Dispute Resolution and Arbitration Risk. A Trzaskowski win would almost certainly back Tusk’s commitment to judicial independence, locking‑in the government’s court‑reform bills, restoring the European Court of Justice’s authority in Poland, and reopening the country to investor‑state arbitration after years of uncertainty and fears around politicized justice.


  • On the other hand, Nawrocki has stated he would veto any reform that “subordinates Polish courts to foreign interests,” renewing uncertainty around contract enforcement, investor protection, and EU fines.

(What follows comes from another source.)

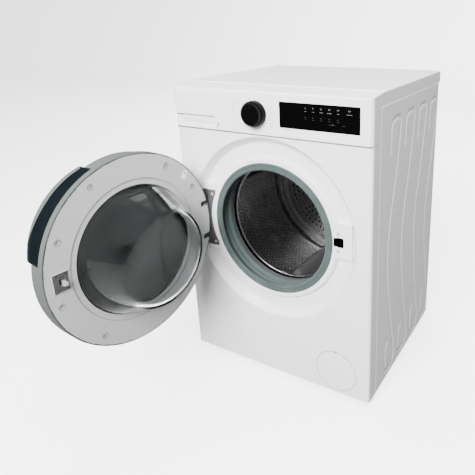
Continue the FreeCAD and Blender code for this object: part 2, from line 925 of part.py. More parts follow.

Strategic Sectors & Industrial Policy. Google, Amazon Web Services, and Microsoft have all made major investments in local cloud computing data centers in Poland in recent years. Trzaskowski has pledged to link data center growth to zero‑carbon power and EU digital market funding—potentially attracting more investment into foreign cloud, semiconductor‑packaging, and R&D as companies seek scalable EU bases beyond Western Europe.


  • Both candidates support record defense spending (5% of GDP in 2026), but their methods diverge. Nawrocki has not published a costed plan but wants offsets that channel work to the state‑owned PGZ group and other domestic plants and has courted U.S. contractors on the condition that final assembly be local.


  • Trzaskowski also supports domestic production quotas—proposing over 50% of defense spending be retained in Poland—but is more likely to keep NATO‑compatible open tenders and favor joint procurement frameworks that embed Polish manufacturers within Euro‑Atlantic supply chains.


Logistics, Transport, and Supply Chain Infrastructure. Both candidates acknowledge the strategic value of modernizing Poland’s transport and logistics infrastructure.


  • Trzaskowski is likely to accelerate investment in rail, port, and digital infrastructure aligned with the EU’s Trans-European Transport Network (TEN-T) framework, leveraging Recovery Fund mechanisms and Green Deal instruments to finance freight corridors and urban mobility upgrades.


  • Nawrocki supports expanding road freight corridors and deepening port capacity but has signaled opposition to EU-linked labor and emission standards.